Scripps unveils innovative screening strategy

This innovative swift screening strategy uncovers new drug candidates more rapidly, opening the door to new biology and giving hope to those suffering from obesity-linked diabetes, a complex metabolic disorder that affects 347 million people worldwide.

The key to TSRI’s findings in obesity-linked diabetes is the identification of the fat-cell enzyme that the compound inhibits—an enzyme that has not yet been a focus of diabetes drug development.

“This integrated strategy we’ve developed has the potential to accelerate the discovery of important biological pathways, and may lead to faster development of new drugs for multiple diseases,” said Enrique Saez, a TSRI associate professor, in a news release.

“Our approach allows the identification of the molecular target of the bioactive compound within one to two weeks,” Saez tells DDNews. “Traditional approaches, such as affinity chromatography, typically require extensive chemical modification and subsequent validation of candidate targets identified by proteomics. This is an arduous process that is seldom successful, and that in a best-case scenario usually takes three to four months. Often it is significantly longer than that.”

Based on the results in mouse models, Saez says, the compound they have identified at TSRI and additional ones that may be discovered around its molecular target can be expected to help obese people, including children, lose weight—though he adds they cannot predict whether this treatment will increase levels of physical activity.

“All our work was performed in animal models using a tool compound not optimized to be used as a clinical drug, though we showed some data indicating that our treatment may also be useful in obese-diabetic humans,” Saez says. “The next step would be for industry to develop a more drug-like compound to assess its efficacy in human models, and then proceed with further preclinical development prior to consideration of human trials.”

Saez and colleague Benjamin F. Cravatt, chair of TSRI’s Department of Chemical Physiology, are the senior authors of “Integrated phenotypic and activity-based profiling links Ces3 to obesity and diabetes,” published Dec. 22, 2013, in an advance online issue of Nature Chemical Biology. The published study described the fruits of the new discovery process.

“Our study validated a new, quick approach to identify molecular targets that may provide novel therapeutic avenues for metabolic diseases,” Saez says. “We described one such molecular target.”

The new strategy “has great potential to streamline drug discovery, a process whose importance to human health can hardly be overemphasized,” the authors wrote.

“Typically, pharmaceutical scientists start the discovery process by ‘screening’ large libraries of chemical compounds in search of one or a few that might treat disease,” the authors stated in their paper. However, the “dominant strategy of recent decades has been to screen compounds for a specific activity against a known target, such as inhibiting the function of a certain enzyme thought to be critical for the disease in question.”

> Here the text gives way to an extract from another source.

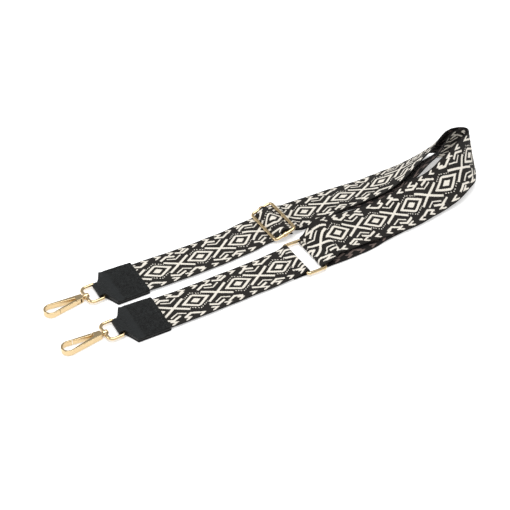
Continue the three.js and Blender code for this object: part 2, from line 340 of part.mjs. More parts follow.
// ---------------------------------------------------------------- leather tab
// local frame: x = 0 at the loop's bar, +x towards the hook, z = 0 on the ground
function leatherTab(tag, X, Y, turn, loopTurn) {
  const M = place(X, Y, 0, 0, 0, Math.PI + turn * Math.PI / 180);
  const o = new THREE.Shape();
  o.moveTo(-TAB_BACK, -TAB_HALF_BACK + 1.2);
  o.lineTo(-TAB_BACK + 1.2, -TAB_HALF_BACK);
  o.lineTo(-10.6, -TAB_HALF + 0.2);
  o.bezierCurveTo(-8.0, -21.8, -4.9, -NECK_HALF - 3.5, -2.5, -NECK_HALF);
  o.lineTo(0.5, -NECK_HALF);
  o.lineTo(0.5, NECK_HALF);
  o.lineTo(-2.5, NECK_HALF);
  o.bezierCurveTo(-4.9, NECK_HALF + 3.5, -8.0, 21.8, -10.6, TAB_HALF - 0.2);
  o.lineTo(-TAB_BACK + 1.2, TAB_HALF_BACK);
  o.lineTo(-TAB_BACK, TAB_HALF_BACK - 1.2);
  o.closePath();
  let tab = solid(plate(o, TAB_THICKNESS, 0.7, 6), place(0, 0, TAB_THICKNESS / 2));
  // the fold round the bar, thicker than the flat panel
  const f = new THREE.Shape();
  f.moveTo(-13, 0.6); f.lineTo(0, AXIS_Z - FOLD_R);
  f.absarc(0, AXIS_Z, FOLD_R, -Math.PI / 2, Math.PI / 2, false);
  f.lineTo(-4, 7.3); f.lineTo(-14, 4.6); f.closePath();
  const fold = solid(new THREE.ExtrudeGeometry(f, { depth: 2 * NECK_HALF, bevelEnabled: false, curveSegments: 9 }),
    new THREE.Matrix4().makeRotationX(Math.PI / 2).setPosition(0, NECK_HALF, 0));
  tab = tab.add(fold);
  const skew = (loopTurn - 180 - turn) * Math.PI / 180;
  const bore = solid(new THREE.CylinderGeometry(WIRE_LOOP / 2 + GAP, WIRE_LOOP / 2 + GAP, 60, 16), place(0, 0, AXIS_Z, 0, 0, skew));
  tab = tab.subtract(bore);
  tab = tab.subtract(box(-TAB_BACK - 2, -TAB_BACK + POCKET_DEPTH, -WEB_WIDTH / 2 - GAP, WEB_WIDTH / 2 + GAP, 2.6 - POCKET_HEIGHT / 2, 2.6 + POCKET_HEIGHT / 2));
  tab = tab.subtract(box(GROOVE_X - 0.8, GROOVE_X + 0.8, -TAB_HALF - 1, TAB_HALF + 1, TAB_THICKNESS - 0.9, TAB_THICKNESS + 1));
  tab = tab.decompose().sort((a, b) => b.volume() - a.volume())[0];
  add(`leather_tab_${tag}`, geometryOf(tab), LEATHER, M);
  const row = rodY(0.4, -TAB_HALF_BACK + 1.6, TAB_HALF_BACK - 1.6, GROOVE_X, TAB_THICKNESS - 0.9 + GAP + 0.4, 8);
  add(`tab_stitching_${tag}`, geometryOf(row), THREAD, M);
  const loopM = place(X, Y, AXIS_Z, 0, 0, loopTurn * Math.PI / 180);
  return loopM;
}

const frameA = leatherTab('a', ...TAB_A, HOOK_A_TURN);
const frameB = leatherTab('b', ...TAB_B, HOOK_B_TURN);
hookEnd('a', -1, frameA, frameA);
hookEnd('b', 1, frameB, frameB);

// ---------------------------------------------------------------- webbing
add('long_webbing', webbing(LONG_PATH, WEB_WIDTH, WEB_THICKNESS), WEBBING);
add('short_webbing', webbing(SHORT_PATH, WEB_WIDTH, WEB_THICKNESS), WEBBING);

// ---------------------------------------------------------------- slider
const sliderM = place(SLIDER[0], SLIDER[1], SLIDER[2], 0, -SLIDER_TILT, 0);
add('slider_frame', wireRing(roundedRectangle(SLIDER_HALF_X, SLIDER_HALF_Y, SLIDER_CORNER, 5), SLIDER_WIRE / 2, SLIDER_WIRE / 2, 12), GOLD, sliderM);
const barEnd = SLIDER_HALF_Y - SLIDER_WIRE / 2 - 0.55;
let bar = rodY(BAR_R, -barEnd, barEnd, 0, 0, 16);
for (const sy of [-1, 1]) {
  bar = bar.add(rodX(SLEEVE_R, -SLEEVE_HALF, SLEEVE_HALF, sy * SLIDER_HALF_Y, 0, 18));
}
for (const sy of [-1, 1]) {
  bar = bar.subtract(rodX(SLIDER_WIRE / 2 + 0.25, -SLEEVE_HALF - 1, SLEEVE_HALF + 1, sy * SLIDER_HALF_Y, 0, 18));
}
add('slider_bar', geometryOf(bar), GOLD, sliderM);
// thread row under the fold's end
add('slider_fold_stitching', geometryOf(rodY(THREAD_R, -23, 23, 0, 0, 8)), THREAD, place(SLIDER[0] + 8.4, SLIDER[1], 1.75));

// ---------------------------------------------------------------- ring
add('ring', wireRing(roundedRectangle(RING_HALF_X, RING_HALF_Y, RING_CORNER, 5), RING_WIRE / 2, RING_WIRE / 2, 12), GOLD, place(...RING));
add('ring_fold_stitching', geometryOf(rodY(THREAD_R, -23.5, 23.5, 0, 0, 8)), THREAD, place(RING[0] - RING_HALF_X - 10, RING[1], 3.45 + WEB_THICKNESS / 2 + GAP + THREAD_R));

part.position.set(ORIGIN_X, ORIGIN_Y, 0);
const model = new THREE.Group();
model.add(part);
export default model;
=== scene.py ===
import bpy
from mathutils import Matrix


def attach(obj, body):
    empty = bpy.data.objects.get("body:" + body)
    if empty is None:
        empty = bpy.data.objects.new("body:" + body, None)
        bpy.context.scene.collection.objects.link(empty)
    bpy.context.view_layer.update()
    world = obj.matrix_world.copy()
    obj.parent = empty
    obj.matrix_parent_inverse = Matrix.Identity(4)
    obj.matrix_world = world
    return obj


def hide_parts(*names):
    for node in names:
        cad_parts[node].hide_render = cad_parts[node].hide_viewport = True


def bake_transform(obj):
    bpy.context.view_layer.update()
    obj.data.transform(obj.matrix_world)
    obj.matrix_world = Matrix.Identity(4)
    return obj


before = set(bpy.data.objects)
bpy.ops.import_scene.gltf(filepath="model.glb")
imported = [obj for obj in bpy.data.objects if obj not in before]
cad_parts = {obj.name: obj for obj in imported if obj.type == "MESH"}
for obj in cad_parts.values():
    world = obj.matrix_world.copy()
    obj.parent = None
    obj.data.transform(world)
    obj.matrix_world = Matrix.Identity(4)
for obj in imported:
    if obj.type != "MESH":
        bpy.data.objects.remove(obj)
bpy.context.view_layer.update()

import math

import bmesh
import bpy
import numpy as np
from mathutils import Matrix, Vector

MM = 0.001
ORIGIN = np.array([-49.85, -3.12, 0.0])      # shift from the path tables to the row frame, mm

# ------------------------------------------------------------------ camera
camera_data = bpy.data.cameras.new("camera")
camera_data.sensor_fit = "HORIZONTAL"
camera_data.sensor_width = 36.0
camera_data.lens = 1133.4007 / 510.0 * 36.0
camera_data.shift_x = (255.0 - 245.0167) / 510.0
camera_data.shift_y = (260.4206 - 255.0) / 510.0
camera_data.clip_start = 0.05
camera_data.clip_end = 20.0
camera = bpy.data.objects.new("camera", camera_data)
bpy.context.collection.objects.link(camera)
_e = 0.6967550819563
_d = 1.274962
_psi = math.radians(29.5)
_aim = Vector((-0.04985, -0.00312, 0.0))
_away = Vector((-math.sin(_psi) * math.cos(_e), -math.cos(_psi) * math.cos(_e), math.sin(_e)))
camera.location = _aim + _away * _d
camera.rotation_euler = (-_away).to_track_quat("-Z", "Y").to_euler()
bpy.context.scene.camera = camera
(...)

A key advantage of this “target-based” screening is that it uses biochemical tests that can be done relatively simply in a test-tube—or rather, in a large array of tiny test tubes via automated, rapid screening systems that sort through hundreds of thousands of different compounds, according to the Nature article.

On the other hand, target-based screening “has enabled scientists to discover many useful new drugs, but some wonder whether this basic discovery strategy has already taken all the ‘low-hanging fruit’,” the authors state.

In recent years, compounds selected with target-based in-vitro tests have seemed to be failing increasingly often when tested in the more realistic biological environments of cells and animals.

“An older strategy, ‘phenotypic’ screening, avoids much of this problem by testing compounds for their ability to produce a desired effect directly on living cells,” noted TSRI. “Unfortunately, such cell-based tests often leave open the question of how a useful compound works.”

According to Saez, “If you don’t know what its relevant molecular target is, then developing that compound into a drug—optimizing its potency, its selectivity, its half-life in the bloodstream and so on—is going to be difficult.”

Identifying the molecular targets of compounds selected by phenotypic screens is typically burdensome and time-consuming.

However, the Nature article reported that Saez, Cravatt and their colleagues were able to speed up the process dramatically. Indeed, their combined phenotypic screening and target-identification approach enabled them to quickly discover, characterize and carry out preclinical tests of not only a potential new drug for obesity-linked diabetes, but insights into the disease.

Specifically, the researchers used a set of compounds, recently synthesized by Cravatt’s laboratory, that tend to inhibit serine hydrolases—a vast enzyme family whose members participate in most biological processes in mammals.

Starting with a phenotypic screen, the scientists tested their library of compounds for the ability

to make young fat cells mature faster and store more fat. Better fat storage means that less fat leaks from fat cells into the liver, muscles and pancreas—a process that frequently occurs with obesity, often interfering with insulin signaling enough to bring on diabetes.

The screen quickly yielded several compounds that had a strong effect in promoting fat-cell fat storage, according to TSRI study. The researchers then used a method called “activity-based profiling” to identify the fat-cell serine hydrolases that the compounds inhibited most strongly. One of the most potent compounds, WWL113, turned out to work principally by inhibiting Ces3, a serine hydrolase enzyme that scientists have not studied in the context of obesity or diabetes.

The researchers quickly demonstrated WWL113’s effectiveness in two different mouse models of obesity-linked diabetes—one in which the mice are genetically programmed to become obese and diabetic, and another in which normal mice are made obese and diabetic with a high-fat diet.

“The treated animals showed resistance to weight gain—they were not putting on as much weight as the controls,” says Saez. “Their blood biochemistry also was getting normalized; their glucose, triglyceride and cholesterol levels were coming down towards normal levels.”

In these mouse tests, WWL113—without any optimization for use as a drug—performed about as well as the FDA-approved diabetes treatment rosiglitazone (Avandia), according to the study. Notably, the new compound lacked one of the side effects that drugs in rosiglitazone’s class have in mice: the toxic accumulation of lipids in the liver.

“Our compound clears lipids from the diabetic mouse liver, whereas rosiglitazone has the opposite effect,” notes Saez.

To explore the relevance of these results to humans, the TSRI team worked with collaborating researchers in Australia to test fat samples from obese humans and diabetics. The tests confirmed that the human version of Ces3 also is unusually active in such patients, suggesting an inhibitor may also work as a diabetes treatment in people.

“As basic researchers, we will continue to employ and elaborate on our approach to identify additional molecular players that can be translated into treatments for obesity and/or diabetes,” Saez said. “At same the time, we will be happy to work with industry partners to develop our findings further and test their potential in humans.”

Saez and his colleagues will next focus on using the new screening strategy to uncover more biological pathways that could yield new mechanisms to develop potential therapies.

“Scripps has a high-profile paper coming out in Nature shortly (publication date to be determined), which demonstrates a method for modifying organic molecules that significantly expands the possibilities for developing new pharmaceuticals and improving old ones,” Saez says. “Stay tuned.”